The plaintiffs claim the right as riparian owners to have the water of McCoy creek which flows through the lands of the plaintiffs and defendant conducted by means of a slough which heads on defendant’s premises and also passes into, if not through, the premises of plaintiffs so that they can use the water through the slough for stock water during all seasons of the year.

Whether plaintiffs have such right depends upon whether or not the right to use the slough for the purposes of conducting water to their premises for the watering of stock during the nonirrigating season of the year was appurtenant to the lands at the time they were conveyed by the Eastern Oregon Livestock Company to plaintiffs’ immediate grantor, or has since been acquired by some grant or by prescription. Whether such right was appurtenant to their lands at the time of their purchase by plaintiffs’ immediate grantor depends upon the condition of the lands at the time they were granted and how far the use of such water, through the slough, had been used and was then necessary to the enjoyment of the lands.

The uncontradicted evidence shows that at the head of this slough there has been erected and maintained for many years a dam in order to prevent the water from flowing into the slough at all times of the year except during the irrigating season.
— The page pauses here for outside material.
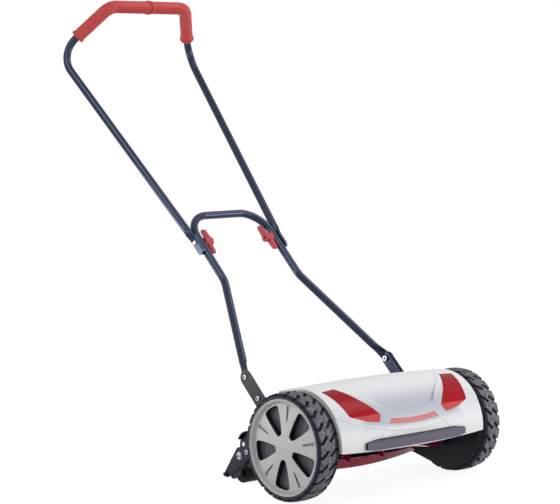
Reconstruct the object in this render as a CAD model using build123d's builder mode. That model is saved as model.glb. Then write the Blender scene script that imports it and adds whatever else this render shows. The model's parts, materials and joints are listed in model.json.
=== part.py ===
"""Push reel mower: five-blade reel driven by both wheels, under a moulded hood, with a folding handle.

Sizes are in millimetres. X runs across the machine (+X is the user's left), +Y points back to the
user, +Z up. The origin is on the ground under the middle of the machine's outer box.
"""

import os
from math import acos, asin, cos, degrees, hypot, pi, radians, sin, sqrt, tan

from build123d import *

os.makedirs("parts", exist_ok=True)

# ---------------------------------------------------------------- driving sizes
AXLE_Y = -328.975  # the axle line lies this far in front of the origin
WHEEL_RADIUS = 105.0
AXLE_Z = WHEEL_RADIUS
WHEEL_INNER_X = 206.0
WHEEL_OUTER_X = 255.0

PLATE_X = 199.0  # inner face of a side plate
PLATE_THICKNESS = 3.0
PLATE_OUTER_X = PLATE_X + PLATE_THICKNESS

GEAR_MODULE = 2.0
RING_TEETH = 65
PINION_TEETH = 15
GEAR_CENTRES = GEAR_MODULE * (RING_TEETH - PINION_TEETH) / 2
REEL_DROP_ANGLE = 15.6  # the reel sits behind and a little below the axle
REEL_Y = GEAR_CENTRES * cos(radians(REEL_DROP_ANGLE))
REEL_Z = AXLE_Z - GEAR_CENTRES * sin(radians(REEL_DROP_ANGLE))

REEL_RADIUS = 60.0
REEL_LENGTH = 380.0
BLADE_COUNT = 5
BLADE_TWIST = 72.0
SHAFT_RADIUS = 8.0

TUBE_RADIUS = 8.25
TUBE_WALL = 1.5

PIVOT_Y = 150.0  # height adjuster pivot, at the round rear corner of the side plates
PIVOT_Z = 71.0
ROLLER_Y = 194.0
ROLLER_RADIUS = 20.0
ROLLER_HALF = 184.0

HOOD_HALF = PLATE_X
HOOD_RADIUS = 110.0
HOOD_END_RADIUS = 105.5
HOOD_WALL = 2.8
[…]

When this dam was erected or by whom the evidence does not disclose, but that it has been maintained for that purpose and was so maintained long before the parties to this suit acquired any interest in these lands is clearly established by the evidence. It is also clearly established by the evidence that, after the irrigation had been completed and the crop had matured, water was always shut off from the slough in order to dry the land so that the crop could be cut. The evidence further shows that McCoy creek flows through the premises of the defendant and the plaintiffs and furnishes the same stock water to the plaintiffs that could be obtained through the slough if plaintiffs were permitted to use the same through the slough, and there is no evidence showing or tending to show that either the FrenchGrlenn Company or the Eastern Oregon Livestock Company, or their immediate grantee, A. H. Page, ever conducted any water to these lands for stock water purposes. On the contrary, plaintiffs’ own testimony shows that their grantor, A. H. Page, kept and main-tamed a lambing shed at or near the banks of McCoy creek and watered his stock from the main channel of McCoy creek, and that that point is only 900 feet distant from the place where such water would be furnished through the slough.

The evidence further shows that Page, while in possession of the premises, installed a pump to supplement the water when the main channel was dry. There is no testimony tending to show that any stock had ever been watered from the slough on plaintiffs ’ premises, or that any right had ever been claimed to water the stock at that place by any grantor of the plaintiffs, and that plaintiffs have only been the owners and in possession of the place since 1929.

The evidence further shows that the defendant is a sheepman and uses the hay raised on his premises for the feeding of sheep; that he has about 75 or 80 acres of land, lying between the main channel and the slough, from which he cuts annually about 75 tons of hay; that during the time any water runs in the slough the sheep cannot cross it without danger of miring down and being drowned; that a considerable number of sheep being fed on defendant’s premises did mire down and some of them were drowned during the time the temporary injunction was in force.

It also appears from the evidence that, after the slough had been used for the carrying of water during the nonirrigating season of the year, this 75 tons of hay would have to be hauled across the slough and that, because of the condition of the slough when wet, the expense of feeding the sheep on defendant’s premises would be greatly increased.

It seems to us very clear from this testimony that the right to use the slough for conducting the water of McCoy creek to the premises of the plaintiffs for stock water purposes was never appurtenant to the lands of the plaintiffs since the slough had never been used for that purpose at any time before plaintiffs purchased the premises. That the water was appurtenant to their premises for irrigation purposes is clear and undisputed, but the right was limited to the irrigating season and for irrigation purposes and did not embrace or include the right to use the water through the slough for any other purpose or at any other season of the year. This, we think, is clearly established by the evidence and does not entitle the plaintiffs to the relief claimed.

It appears that on one occasion, Mr. Page, while the owner of plaintiffs’ premises, was permitted to turn water from McCoy creek into the slough in order to irrigate some trees and a small garden which he had planted upon the land. This is the only time that the evidence shows that water had ever flowed through the slough from McCoy creek except during the irrigating season of the year, and, since this was a permissive use, it could not be the basis of a claim of right upon the part of the plaintiffs to have the water turned into the slough for stock water purposes.

For these reasons, we are constrained to hold that the plaintiffs have no right to the use of the slough to conduct water to their premises except for irrigating purposes and then only during the irrigation season and only in the manner it has been heretofore used. The decree, therefore, is affirmed.

Campbell, Bean and Bailey, JJ., concur.